┌────────
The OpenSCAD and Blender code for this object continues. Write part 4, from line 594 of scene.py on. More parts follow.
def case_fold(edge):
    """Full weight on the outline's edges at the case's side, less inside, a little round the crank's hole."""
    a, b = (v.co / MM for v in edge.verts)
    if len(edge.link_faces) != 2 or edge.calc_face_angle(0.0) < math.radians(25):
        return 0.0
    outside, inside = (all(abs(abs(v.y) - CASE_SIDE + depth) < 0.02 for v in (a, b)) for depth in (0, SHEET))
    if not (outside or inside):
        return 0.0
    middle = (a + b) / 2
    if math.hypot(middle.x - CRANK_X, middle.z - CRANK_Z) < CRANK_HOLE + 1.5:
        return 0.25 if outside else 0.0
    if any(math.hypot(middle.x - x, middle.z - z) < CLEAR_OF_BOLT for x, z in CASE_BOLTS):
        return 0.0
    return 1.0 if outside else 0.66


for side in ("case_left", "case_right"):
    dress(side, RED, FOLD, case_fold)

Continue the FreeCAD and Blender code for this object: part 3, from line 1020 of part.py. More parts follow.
└────────
:: Given request ::
Give the data again, exactly as it stands.

:: Response to the task ::
The OpenSCAD and Blender code for this object continues. Write part 4, from line 594 of scene.py on. More parts follow.
def case_fold(edge):
    """Full weight on the outline's edges at the case's side, less inside, a little round the crank's hole."""
    a, b = (v.co / MM for v in edge.verts)
    if len(edge.link_faces) != 2 or edge.calc_face_angle(0.0) < math.radians(25):
        return 0.0
    outside, inside = (all(abs(abs(v.y) - CASE_SIDE + depth) < 0.02 for v in (a, b)) for depth in (0, SHEET))
    if not (outside or inside):
        return 0.0
    middle = (a + b) / 2
    if math.hypot(middle.x - CRANK_X, middle.z - CRANK_Z) < CRANK_HOLE + 1.5:
        return 0.25 if outside else 0.0
    if any(math.hypot(middle.x - x, middle.z - z) < CLEAR_OF_BOLT for x, z in CASE_BOLTS):
        return 0.0
    return 1.0 if outside else 0.66


for side in ("case_left", "case_right"):
    dress(side, RED, FOLD, case_fold)

Continue the FreeCAD and Blender code for this object: part 3, from line 1020 of part.py. More parts follow.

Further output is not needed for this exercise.